>>>>>

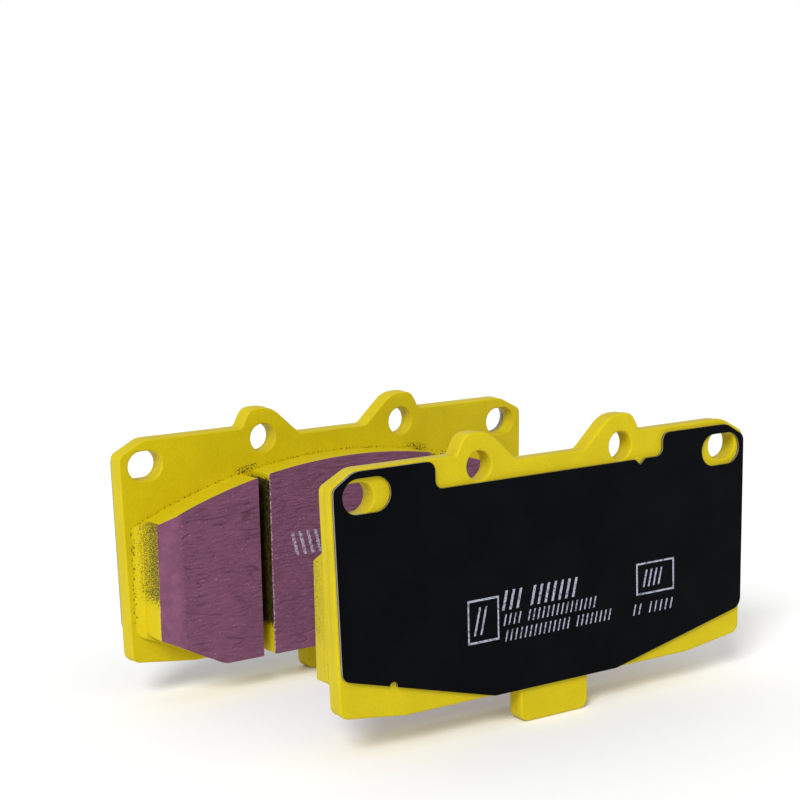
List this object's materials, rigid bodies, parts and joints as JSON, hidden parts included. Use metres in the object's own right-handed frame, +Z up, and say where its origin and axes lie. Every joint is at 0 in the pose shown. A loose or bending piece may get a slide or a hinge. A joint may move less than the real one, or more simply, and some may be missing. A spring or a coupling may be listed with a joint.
{
  "type": "disc brake pad pair",
  "caption": "Slotted disc brake pads for an opposed-piston caliper, with painted backing plates, chamfered friction blocks and black noise shims, facing each other across the disc space.",
  "frame": {"origin": "middle of the bounding box at the bottom, on the surface that the two locating tabs stand on", "axes": "+X along the pads' width, +Y from the front pad to the rear pad along the retaining pins and the disc's axle, +Z up from the tabs to the pin ears"},
  "size_m": [0.146, 0.082, 0.0742],
  "materials": {
    "plate_paint": "semi-gloss powder coat with an orange-peel texture",
    "friction": "dry, pressed friction compound, smooth at the chamfers",
    "bedding_coat": "rough, ridged bedding-in coat",
    "underlayer": "coarse pressed binder",
    "shim_rubber": "thin smooth satin rubber coat",
    "shim_steel": "bright sheared edge",
    "shim_adhesive": "thin clear adhesive film"
  },
  "bodies": {
    "front_pad": {"front_backing_plate": "plate_paint", "front_underlayer_left": "underlayer", "front_underlayer_middle": "underlayer", "front_underlayer_right": "underlayer", "front_friction_left": "friction", "front_friction_middle": "friction", "front_friction_right": "friction", "front_coat_left": "bedding_coat", "front_coat_middle": "bedding_coat", "front_coat_right": "bedding_coat", "front_shim_adhesive": "shim_adhesive", "front_shim_inner_rubber": "shim_rubber", "front_shim_core": "shim_steel", "front_shim_outer_rubber": "shim_rubber"},
    "rear_pad": {"rear_backing_plate": "plate_paint", "rear_underlayer_left": "underlayer", "rear_underlayer_middle": "underlayer", "rear_underlayer_right": "underlayer", "rear_friction_left": "friction", "rear_friction_middle": "friction", "rear_friction_right": "friction", "rear_coat_left": "bedding_coat", "rear_coat_middle": "bedding_coat", "rear_coat_right": "bedding_coat", "rear_shim_adhesive": "shim_adhesive", "rear_shim_inner_rubber": "shim_rubber", "rear_shim_core": "shim_steel", "rear_shim_outer_rubber": "shim_rubber"}
  },
  "joints": [
    {"name": "pad_slide", "type": "slide", "parent": "front_pad", "child": "rear_pad", "axis": [0, 1, 0], "range_m": [-0.051, 0.03]}
  ]
}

<<<<<

▸ **DIRECTIONS**
All the data must be duplicated exactly, with nothing added or removed.

▸ **THE COMPLETED TASK**
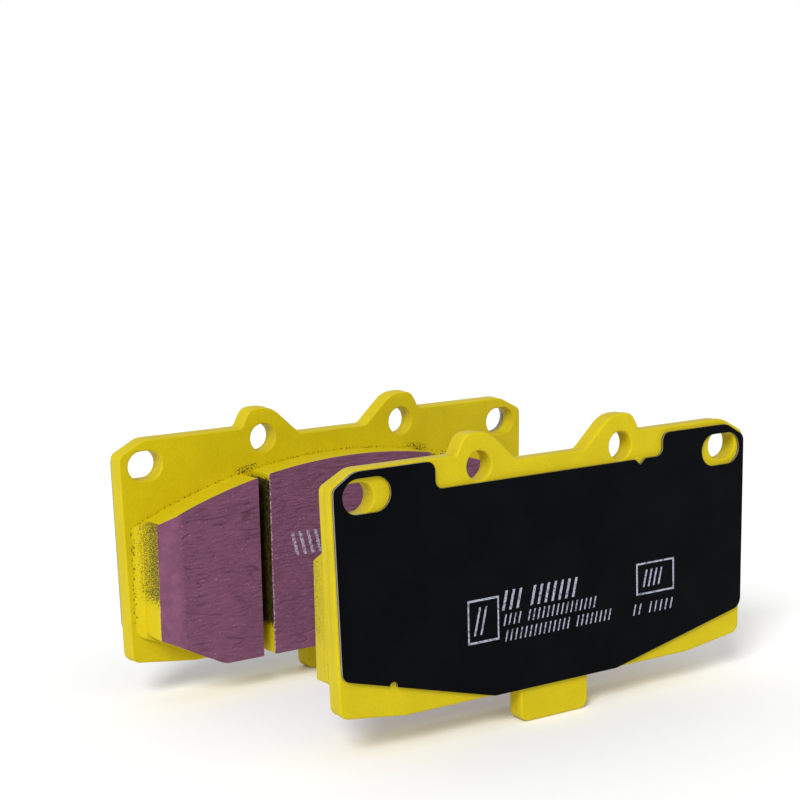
List this object's materials, rigid bodies, parts and joints as JSON, hidden parts included. Use metres in the object's own right-handed frame, +Z up, and say where its origin and axes lie. Every joint is at 0 in the pose shown. A loose or bending piece may get a slide or a hinge. A joint may move less than the real one, or more simply, and some may be missing. A spring or a coupling may be listed with a joint.
{
  "type": "disc brake pad pair",
  "caption": "Slotted disc brake pads for an opposed-piston caliper, with painted backing plates, chamfered friction blocks and black noise shims, facing each other across the disc space.",
  "frame": {"origin": "middle of the bounding box at the bottom, on the surface that the two locating tabs stand on", "axes": "+X along the pads' width, +Y from the front pad to the rear pad along the retaining pins and the disc's axle, +Z up from the tabs to the pin ears"},
  "size_m": [0.146, 0.082, 0.0742],
  "materials": {
    "plate_paint": "semi-gloss powder coat with an orange-peel texture",
    "friction": "dry, pressed friction compound, smooth at the chamfers",
    "bedding_coat": "rough, ridged bedding-in coat",
    "underlayer": "coarse pressed binder",
    "shim_rubber": "thin smooth satin rubber coat",
    "shim_steel": "bright sheared edge",
    "shim_adhesive": "thin clear adhesive film"
  },
  "bodies": {
    "front_pad": {"front_backing_plate": "plate_paint", "front_underlayer_left": "underlayer", "front_underlayer_middle": "underlayer", "front_underlayer_right": "underlayer", "front_friction_left": "friction", "front_friction_middle": "friction", "front_friction_right": "friction", "front_coat_left": "bedding_coat", "front_coat_middle": "bedding_coat", "front_coat_right": "bedding_coat", "front_shim_adhesive": "shim_adhesive", "front_shim_inner_rubber": "shim_rubber", "front_shim_core": "shim_steel", "front_shim_outer_rubber": "shim_rubber"},
    "rear_pad": {"rear_backing_plate": "plate_paint", "rear_underlayer_left": "underlayer", "rear_underlayer_middle": "underlayer", "rear_underlayer_right": "underlayer", "rear_friction_left": "friction", "rear_friction_middle": "friction", "rear_friction_right": "friction", "rear_coat_left": "bedding_coat", "rear_coat_middle": "bedding_coat", "rear_coat_right": "bedding_coat", "rear_shim_adhesive": "shim_adhesive", "rear_shim_inner_rubber": "shim_rubber", "rear_shim_core": "shim_steel", "rear_shim_outer_rubber": "shim_rubber"}
  },
  "joints": [
    {"name": "pad_slide", "type": "slide", "parent": "front_pad", "child": "rear_pad", "axis": [0, 1, 0], "range_m": [-0.051, 0.03]}
  ]
}